2. While the failed node is booting up, the Red Hat Cluster detects failure, gains quorum
and request HP iLO to fence the failed nodes (which resets the node for the second time).
While the nodes are being fenced by HP iLO, GFS on all the nodes in the cluster would
be suspended.
3. Application startup (via Serviceguard package failover) on an alternate node will hang, if
GFS attempts to acquire new locks as part of the application startup, until the nodes are
successfully fenced. Once HP iLO completes fencing, GFS/DLM performs recovery;
resuming GFS operations.
Heartbeat timeout settings
For Serviceguard, it is recommended to use default heartbeat and the node timeout values. For
Red Hat cluster, it is recommended to delay the “failure detection” by increasing the totem token
(user configurable parameter in /etc/cluster/cluster.conf) value from the default 5 seconds to 28
seconds. In the co-existence Serviceguard detect and removes the failed node out (which resets
itself) of the cluster even before Red Hat Cluster detects that the node has failed.
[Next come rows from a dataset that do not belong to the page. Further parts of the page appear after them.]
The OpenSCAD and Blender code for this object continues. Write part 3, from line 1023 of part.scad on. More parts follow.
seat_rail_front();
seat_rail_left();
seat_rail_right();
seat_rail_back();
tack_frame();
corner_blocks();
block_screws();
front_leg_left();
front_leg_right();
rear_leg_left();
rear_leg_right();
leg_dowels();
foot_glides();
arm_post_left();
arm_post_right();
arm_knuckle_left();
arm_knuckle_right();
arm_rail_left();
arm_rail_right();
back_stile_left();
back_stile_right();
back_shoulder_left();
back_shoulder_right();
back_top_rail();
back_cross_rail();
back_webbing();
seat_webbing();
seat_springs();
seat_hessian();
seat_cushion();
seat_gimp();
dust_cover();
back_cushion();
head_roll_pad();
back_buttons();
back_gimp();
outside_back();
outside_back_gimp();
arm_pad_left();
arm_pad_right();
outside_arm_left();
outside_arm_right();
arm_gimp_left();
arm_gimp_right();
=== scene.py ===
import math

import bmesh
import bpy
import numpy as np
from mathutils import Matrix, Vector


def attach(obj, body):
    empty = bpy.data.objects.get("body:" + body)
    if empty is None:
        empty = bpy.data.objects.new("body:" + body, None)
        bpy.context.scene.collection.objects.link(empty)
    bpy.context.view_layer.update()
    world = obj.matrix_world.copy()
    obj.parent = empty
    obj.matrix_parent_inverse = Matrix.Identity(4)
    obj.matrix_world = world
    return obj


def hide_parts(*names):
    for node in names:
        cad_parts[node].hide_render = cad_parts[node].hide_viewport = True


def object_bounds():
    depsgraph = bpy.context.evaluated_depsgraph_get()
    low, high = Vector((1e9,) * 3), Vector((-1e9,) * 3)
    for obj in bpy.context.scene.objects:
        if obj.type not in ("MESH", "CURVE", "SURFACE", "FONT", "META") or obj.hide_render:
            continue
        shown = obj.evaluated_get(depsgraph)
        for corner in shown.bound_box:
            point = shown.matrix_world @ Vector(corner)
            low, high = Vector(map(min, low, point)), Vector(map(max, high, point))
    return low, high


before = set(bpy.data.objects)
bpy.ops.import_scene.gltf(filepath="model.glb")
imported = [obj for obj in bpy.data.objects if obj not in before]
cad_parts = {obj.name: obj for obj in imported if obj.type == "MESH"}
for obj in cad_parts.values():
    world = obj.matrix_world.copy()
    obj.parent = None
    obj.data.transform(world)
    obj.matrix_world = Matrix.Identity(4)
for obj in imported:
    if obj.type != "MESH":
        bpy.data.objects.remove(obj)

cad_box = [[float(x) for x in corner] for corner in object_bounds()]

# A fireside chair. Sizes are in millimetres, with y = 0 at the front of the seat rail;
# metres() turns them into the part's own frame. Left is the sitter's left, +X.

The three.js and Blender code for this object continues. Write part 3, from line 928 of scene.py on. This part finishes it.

The following XML totem token tag is set 28 seconds in /etc/cluster/cluster.conf as follows:
<totem token="28000"/> where x is the number of milliseconds. Default is 5000 (5 seconds).
This timeout specifies in milliseconds until a token loss is declared after not receiving a token.
This is the time spent detecting a failure of a processor in the current configuration.
GFS File System Freeze
Serviceguard package startup – either due to failover or a manual startup – during the period
when failure is detected to fencing is complete would hang, if, GFS attempts to acquire new locks
at the time of application startup (e.g., application started in the package control script attempts to
open and write to the same file which was locked by the failed node).
To avoid a package startup timeout, either set run_script_timeout to > 100 seconds or leave the
default setting of no timeout.
Majority node failures
In the concurrent deployment of Serviceguard and Red Hat GFS, with or without qdisk
configuration, a majority node failure of more than half the member will not be sustained i.e.,
results in the entire cluster going down. In Serviceguard for Linux, a majority node failure of more
than half the members will result in remaining nodes resetting themselves and bringing down the
complete cluster. Hence, Red Hat cluster configurations with quorum disk or “heavily weighted
voting” nodes (asymmetric configuration) cannot be used for sustaining majority node failure of
more than half the nodes when deployed with Serviceguard for Linux. It is important to note that
such a scenario would require multiple nodes failing “simultaneously” which is very rare. Also
care should be taken to ensure that the configurations do not contain the potential for a loss of
more than half of the membership from a single failure.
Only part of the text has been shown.